- Problem description -
Return all of the data exactly as given.

- Supplied information -
#####

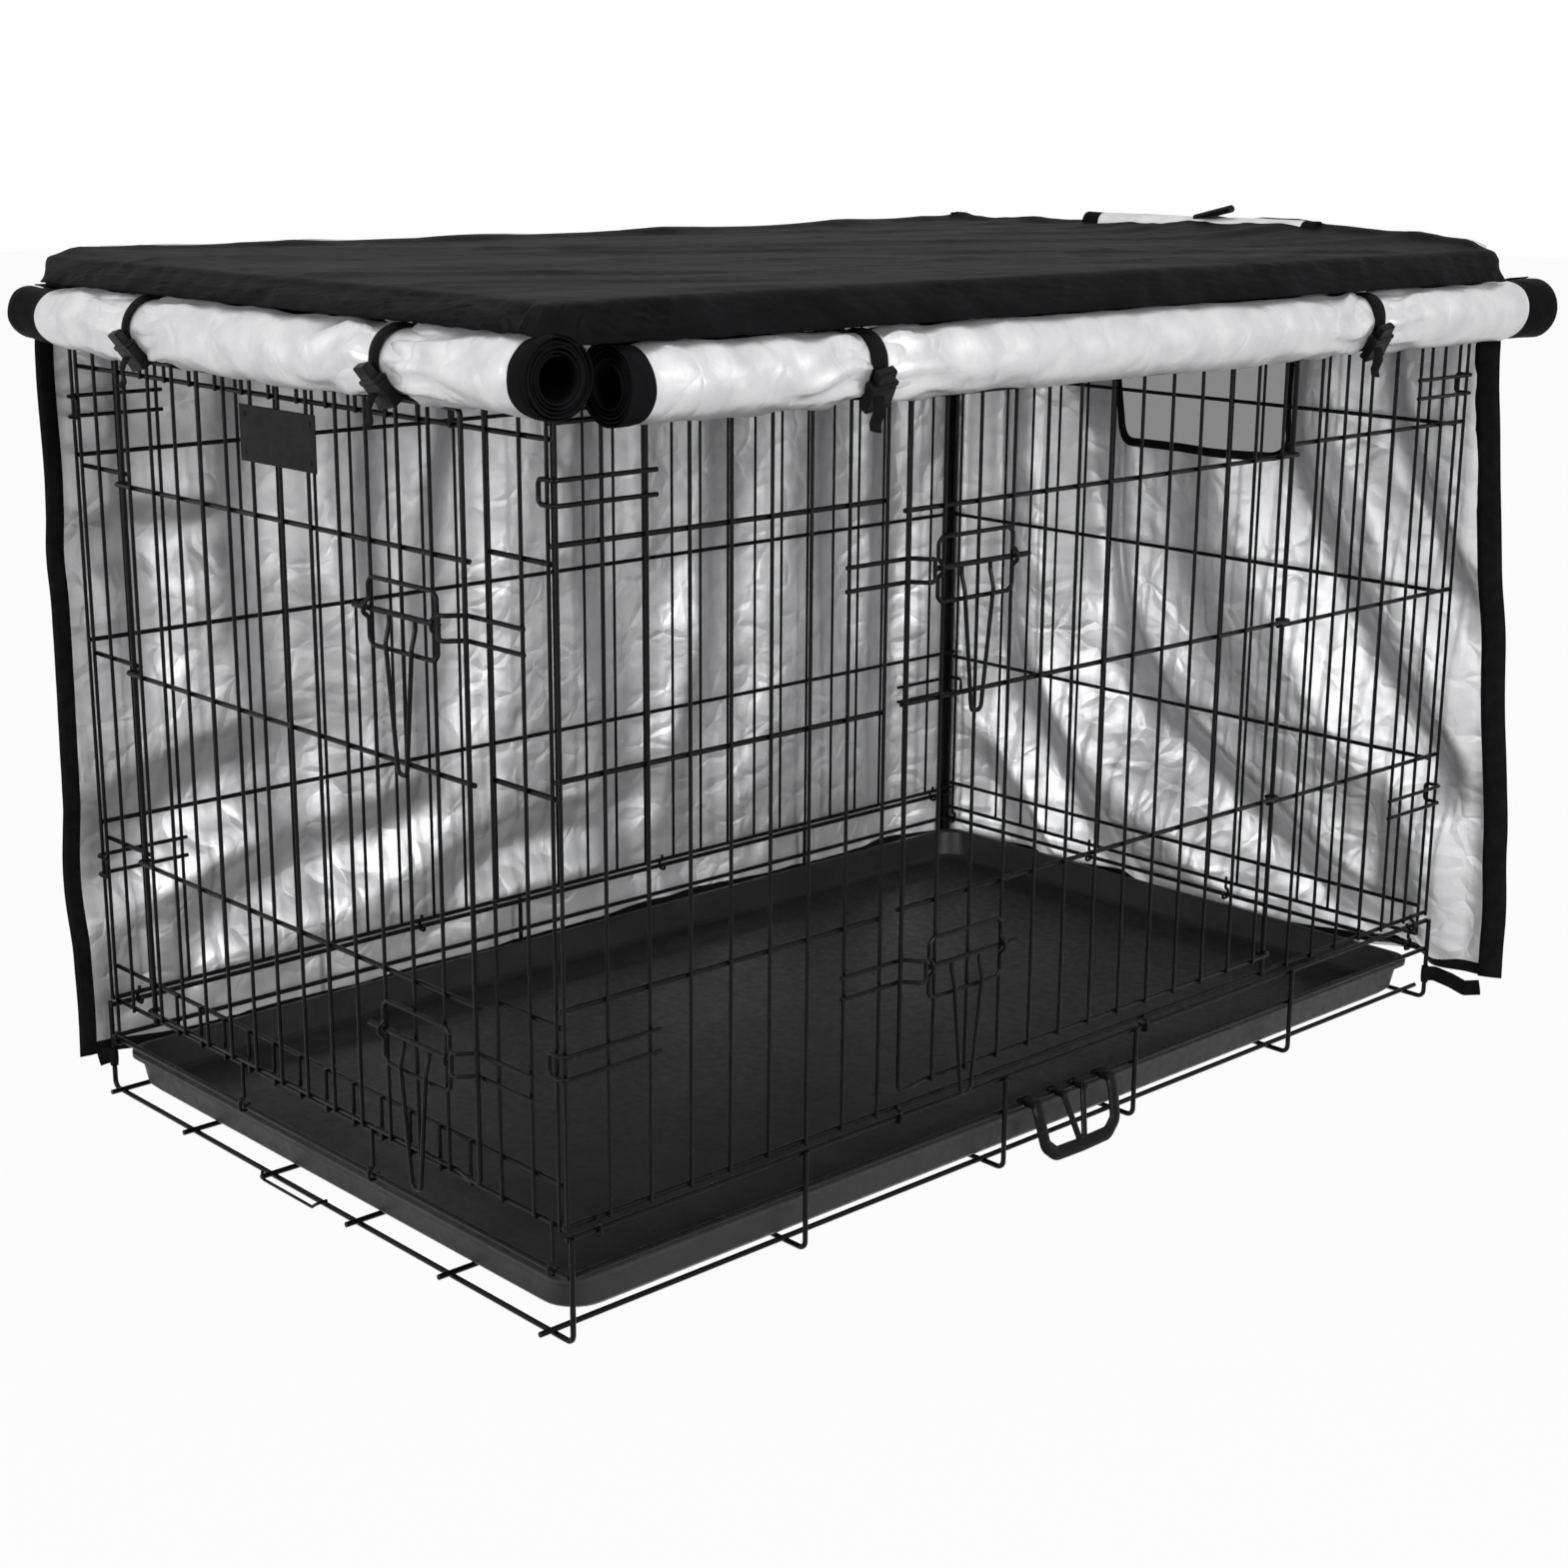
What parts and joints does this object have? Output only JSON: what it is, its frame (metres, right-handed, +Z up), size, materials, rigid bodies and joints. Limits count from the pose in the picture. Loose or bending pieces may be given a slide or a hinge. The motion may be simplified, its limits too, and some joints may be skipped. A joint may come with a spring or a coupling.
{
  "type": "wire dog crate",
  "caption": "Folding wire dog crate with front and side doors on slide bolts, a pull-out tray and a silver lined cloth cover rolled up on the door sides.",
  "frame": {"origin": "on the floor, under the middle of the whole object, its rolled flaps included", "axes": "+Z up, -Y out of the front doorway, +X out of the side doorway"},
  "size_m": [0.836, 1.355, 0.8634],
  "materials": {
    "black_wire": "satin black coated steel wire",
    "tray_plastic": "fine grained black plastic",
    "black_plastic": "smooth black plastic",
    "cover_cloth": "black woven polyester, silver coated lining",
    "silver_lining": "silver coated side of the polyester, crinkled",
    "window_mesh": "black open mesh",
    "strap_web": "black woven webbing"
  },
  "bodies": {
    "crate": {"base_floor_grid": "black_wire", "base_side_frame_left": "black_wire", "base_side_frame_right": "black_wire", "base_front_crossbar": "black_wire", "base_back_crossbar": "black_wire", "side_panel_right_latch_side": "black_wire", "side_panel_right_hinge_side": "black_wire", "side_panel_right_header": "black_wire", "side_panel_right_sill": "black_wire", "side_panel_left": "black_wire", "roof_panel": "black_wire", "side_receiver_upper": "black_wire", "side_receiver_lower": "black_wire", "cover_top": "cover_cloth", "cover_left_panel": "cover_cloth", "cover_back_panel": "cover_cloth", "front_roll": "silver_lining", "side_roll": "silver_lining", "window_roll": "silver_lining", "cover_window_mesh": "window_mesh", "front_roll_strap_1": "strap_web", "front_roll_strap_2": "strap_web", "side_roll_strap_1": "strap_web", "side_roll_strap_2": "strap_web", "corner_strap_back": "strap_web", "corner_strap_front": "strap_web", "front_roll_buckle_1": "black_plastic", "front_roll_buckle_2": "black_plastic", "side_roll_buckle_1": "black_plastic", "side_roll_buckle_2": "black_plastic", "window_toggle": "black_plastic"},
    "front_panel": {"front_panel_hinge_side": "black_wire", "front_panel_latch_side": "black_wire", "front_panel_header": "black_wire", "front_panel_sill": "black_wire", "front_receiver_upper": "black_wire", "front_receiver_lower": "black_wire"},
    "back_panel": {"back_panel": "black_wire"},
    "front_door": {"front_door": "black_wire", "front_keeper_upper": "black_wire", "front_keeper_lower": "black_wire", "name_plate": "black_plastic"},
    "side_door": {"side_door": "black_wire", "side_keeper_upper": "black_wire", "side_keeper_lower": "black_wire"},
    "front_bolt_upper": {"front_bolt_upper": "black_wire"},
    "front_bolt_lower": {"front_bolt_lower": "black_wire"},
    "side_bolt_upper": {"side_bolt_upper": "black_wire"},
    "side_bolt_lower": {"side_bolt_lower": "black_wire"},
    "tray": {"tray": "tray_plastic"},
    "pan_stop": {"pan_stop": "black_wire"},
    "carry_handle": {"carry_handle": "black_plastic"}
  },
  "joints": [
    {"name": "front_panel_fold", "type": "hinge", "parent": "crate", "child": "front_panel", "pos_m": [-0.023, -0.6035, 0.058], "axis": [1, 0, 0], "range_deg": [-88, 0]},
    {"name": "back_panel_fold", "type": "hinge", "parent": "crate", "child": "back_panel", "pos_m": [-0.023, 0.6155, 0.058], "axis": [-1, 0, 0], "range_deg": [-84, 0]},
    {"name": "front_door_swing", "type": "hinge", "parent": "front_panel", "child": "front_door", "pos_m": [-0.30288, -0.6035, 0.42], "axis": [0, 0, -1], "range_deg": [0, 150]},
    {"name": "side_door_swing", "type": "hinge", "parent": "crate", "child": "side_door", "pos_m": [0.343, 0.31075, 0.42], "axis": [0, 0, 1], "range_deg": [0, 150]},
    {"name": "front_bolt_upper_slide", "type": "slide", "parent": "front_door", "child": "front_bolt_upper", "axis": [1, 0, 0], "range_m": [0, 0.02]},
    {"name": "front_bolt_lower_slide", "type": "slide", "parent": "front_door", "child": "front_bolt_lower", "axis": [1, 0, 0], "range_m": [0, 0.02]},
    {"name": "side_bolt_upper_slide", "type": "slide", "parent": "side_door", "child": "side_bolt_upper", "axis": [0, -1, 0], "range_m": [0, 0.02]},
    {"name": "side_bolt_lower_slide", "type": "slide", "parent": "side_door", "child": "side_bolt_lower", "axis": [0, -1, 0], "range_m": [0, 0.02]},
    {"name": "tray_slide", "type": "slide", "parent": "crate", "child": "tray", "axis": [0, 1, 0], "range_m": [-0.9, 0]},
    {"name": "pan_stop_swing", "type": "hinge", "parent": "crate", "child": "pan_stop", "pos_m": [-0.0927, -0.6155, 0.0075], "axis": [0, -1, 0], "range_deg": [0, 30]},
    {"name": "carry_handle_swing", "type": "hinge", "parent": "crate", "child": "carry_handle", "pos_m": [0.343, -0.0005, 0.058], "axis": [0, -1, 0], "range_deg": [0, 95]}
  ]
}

#####

- Finished exercise -
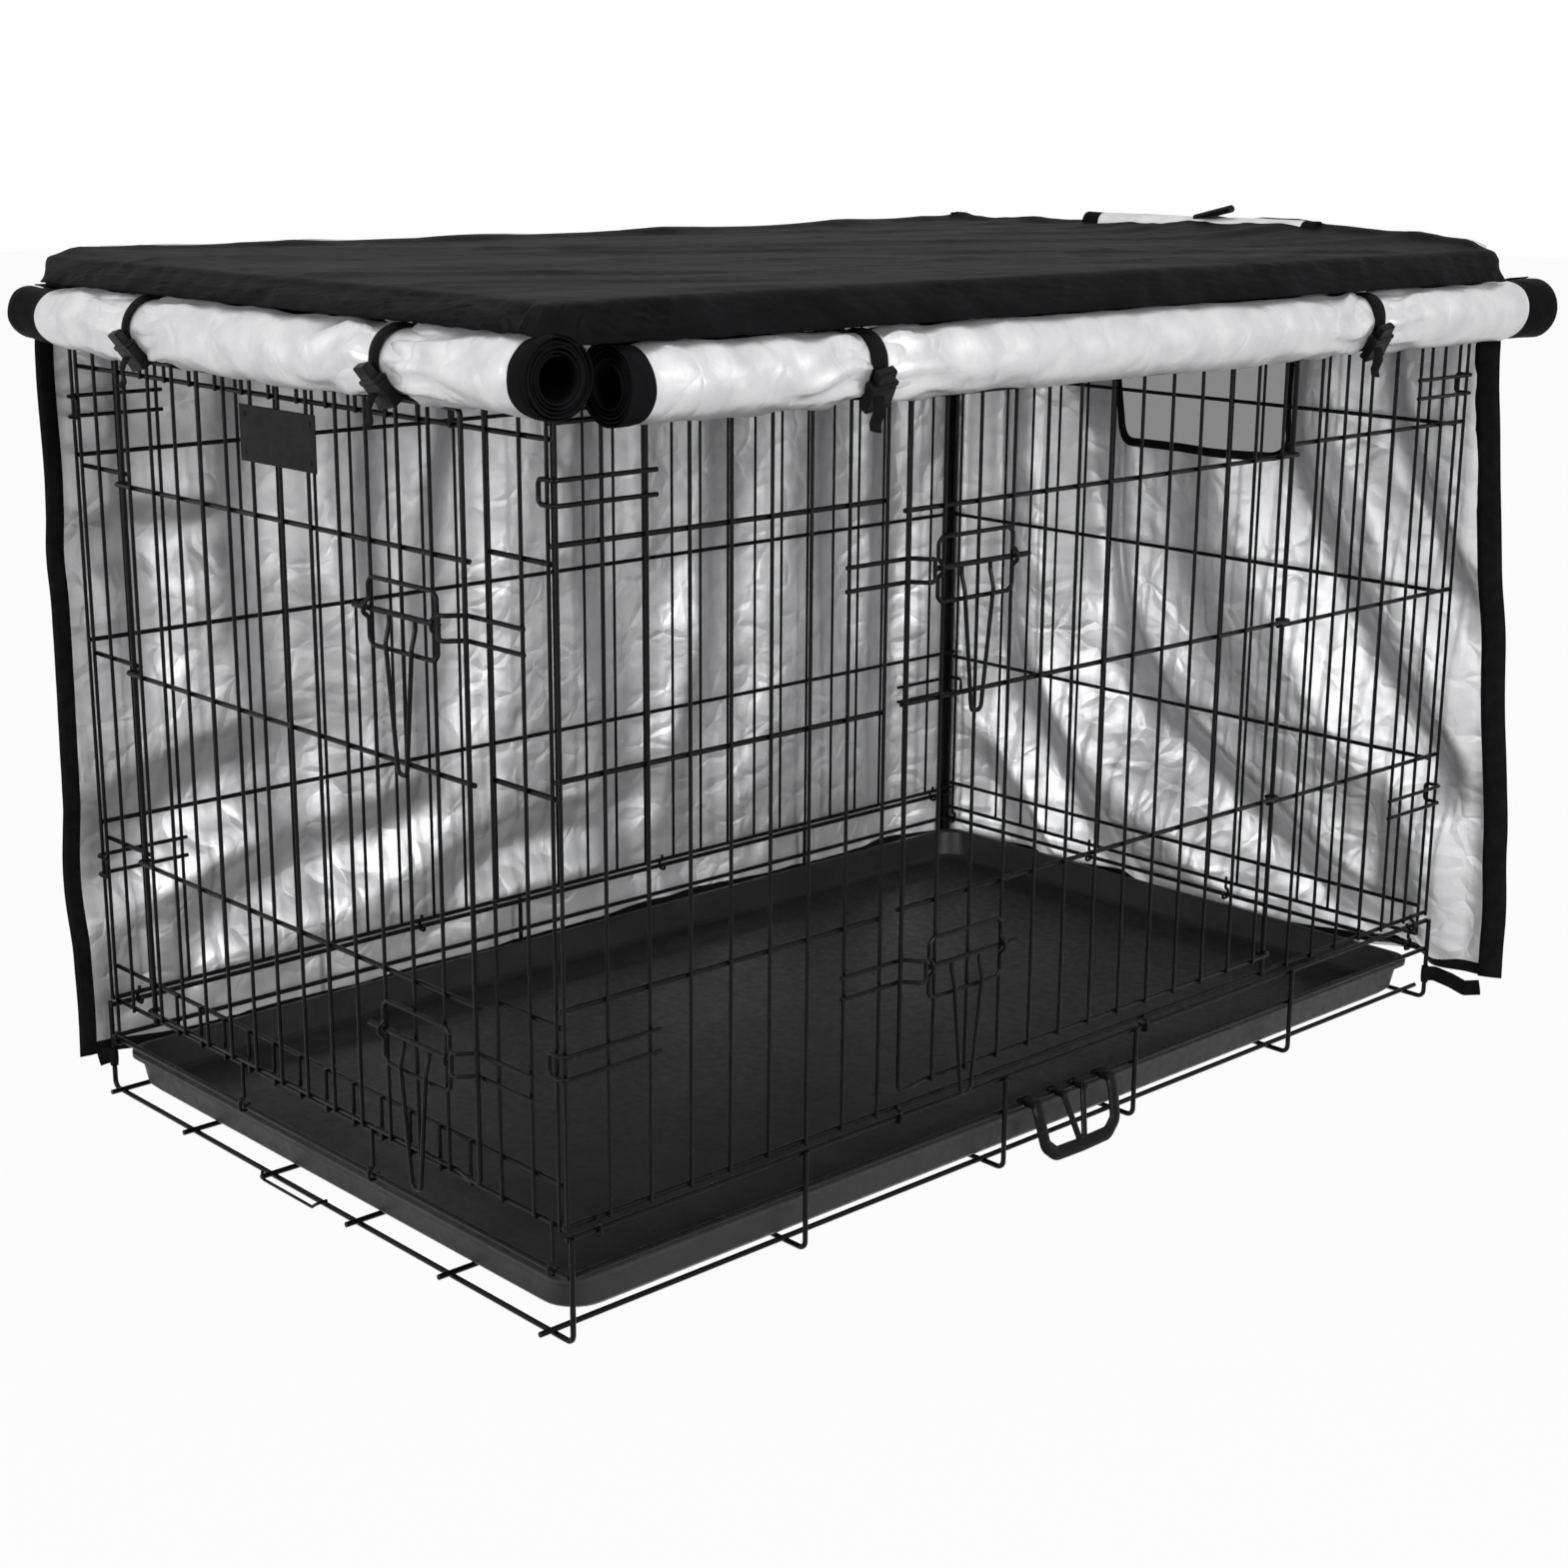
What parts and joints does this object have? Output only JSON: what it is, its frame (metres, right-handed, +Z up), size, materials, rigid bodies and joints. Limits count from the pose in the picture. Loose or bending pieces may be given a slide or a hinge. The motion may be simplified, its limits too, and some joints may be skipped. A joint may come with a spring or a coupling.
{
  "type": "wire dog crate",
  "caption": "Folding wire dog crate with front and side doors on slide bolts, a pull-out tray and a silver lined cloth cover rolled up on the door sides.",
  "frame": {"origin": "on the floor, under the middle of the whole object, its rolled flaps included", "axes": "+Z up, -Y out of the front doorway, +X out of the side doorway"},
  "size_m": [0.836, 1.355, 0.8634],
  "materials": {
    "black_wire": "satin black coated steel wire",
    "tray_plastic": "fine grained black plastic",
    "black_plastic": "smooth black plastic",
    "cover_cloth": "black woven polyester, silver coated lining",
    "silver_lining": "silver coated side of the polyester, crinkled",
    "window_mesh": "black open mesh",
    "strap_web": "black woven webbing"
  },
  "bodies": {
    "crate": {"base_floor_grid": "black_wire", "base_side_frame_left": "black_wire", "base_side_frame_right": "black_wire", "base_front_crossbar": "black_wire", "base_back_crossbar": "black_wire", "side_panel_right_latch_side": "black_wire", "side_panel_right_hinge_side": "black_wire", "side_panel_right_header": "black_wire", "side_panel_right_sill": "black_wire", "side_panel_left": "black_wire", "roof_panel": "black_wire", "side_receiver_upper": "black_wire", "side_receiver_lower": "black_wire", "cover_top": "cover_cloth", "cover_left_panel": "cover_cloth", "cover_back_panel": "cover_cloth", "front_roll": "silver_lining", "side_roll": "silver_lining", "window_roll": "silver_lining", "cover_window_mesh": "window_mesh", "front_roll_strap_1": "strap_web", "front_roll_strap_2": "strap_web", "side_roll_strap_1": "strap_web", "side_roll_strap_2": "strap_web", "corner_strap_back": "strap_web", "corner_strap_front": "strap_web", "front_roll_buckle_1": "black_plastic", "front_roll_buckle_2": "black_plastic", "side_roll_buckle_1": "black_plastic", "side_roll_buckle_2": "black_plastic", "window_toggle": "black_plastic"},
    "front_panel": {"front_panel_hinge_side": "black_wire", "front_panel_latch_side": "black_wire", "front_panel_header": "black_wire", "front_panel_sill": "black_wire", "front_receiver_upper": "black_wire", "front_receiver_lower": "black_wire"},
    "back_panel": {"back_panel": "black_wire"},
    "front_door": {"front_door": "black_wire", "front_keeper_upper": "black_wire", "front_keeper_lower": "black_wire", "name_plate": "black_plastic"},
    "side_door": {"side_door": "black_wire", "side_keeper_upper": "black_wire", "side_keeper_lower": "black_wire"},
    "front_bolt_upper": {"front_bolt_upper": "black_wire"},
    "front_bolt_lower": {"front_bolt_lower": "black_wire"},
    "side_bolt_upper": {"side_bolt_upper": "black_wire"},
    "side_bolt_lower": {"side_bolt_lower": "black_wire"},
    "tray": {"tray": "tray_plastic"},
    "pan_stop": {"pan_stop": "black_wire"},
    "carry_handle": {"carry_handle": "black_plastic"}
  },
  "joints": [
    {"name": "front_panel_fold", "type": "hinge", "parent": "crate", "child": "front_panel", "pos_m": [-0.023, -0.6035, 0.058], "axis": [1, 0, 0], "range_deg": [-88, 0]},
    {"name": "back_panel_fold", "type": "hinge", "parent": "crate", "child": "back_panel", "pos_m": [-0.023, 0.6155, 0.058], "axis": [-1, 0, 0], "range_deg": [-84, 0]},
    {"name": "front_door_swing", "type": "hinge", "parent": "front_panel", "child": "front_door", "pos_m": [-0.30288, -0.6035, 0.42], "axis": [0, 0, -1], "range_deg": [0, 150]},
    {"name": "side_door_swing", "type": "hinge", "parent": "crate", "child": "side_door", "pos_m": [0.343, 0.31075, 0.42], "axis": [0, 0, 1], "range_deg": [0, 150]},
    {"name": "front_bolt_upper_slide", "type": "slide", "parent": "front_door", "child": "front_bolt_upper", "axis": [1, 0, 0], "range_m": [0, 0.02]},
    {"name": "front_bolt_lower_slide", "type": "slide", "parent": "front_door", "child": "front_bolt_lower", "axis": [1, 0, 0], "range_m": [0, 0.02]},
    {"name": "side_bolt_upper_slide", "type": "slide", "parent": "side_door", "child": "side_bolt_upper", "axis": [0, -1, 0], "range_m": [0, 0.02]},
    {"name": "side_bolt_lower_slide", "type": "slide", "parent": "side_door", "child": "side_bolt_lower", "axis": [0, -1, 0], "range_m": [0, 0.02]},
    {"name": "tray_slide", "type": "slide", "parent": "crate", "child": "tray", "axis": [0, 1, 0], "range_m": [-0.9, 0]},
    {"name": "pan_stop_swing", "type": "hinge", "parent": "crate", "child": "pan_stop", "pos_m": [-0.0927, -0.6155, 0.0075], "axis": [0, -1, 0], "range_deg": [0, 30]},
    {"name": "carry_handle_swing", "type": "hinge", "parent": "crate", "child": "carry_handle", "pos_m": [0.343, -0.0005, 0.058], "axis": [0, -1, 0], "range_deg": [0, 95]}
  ]
}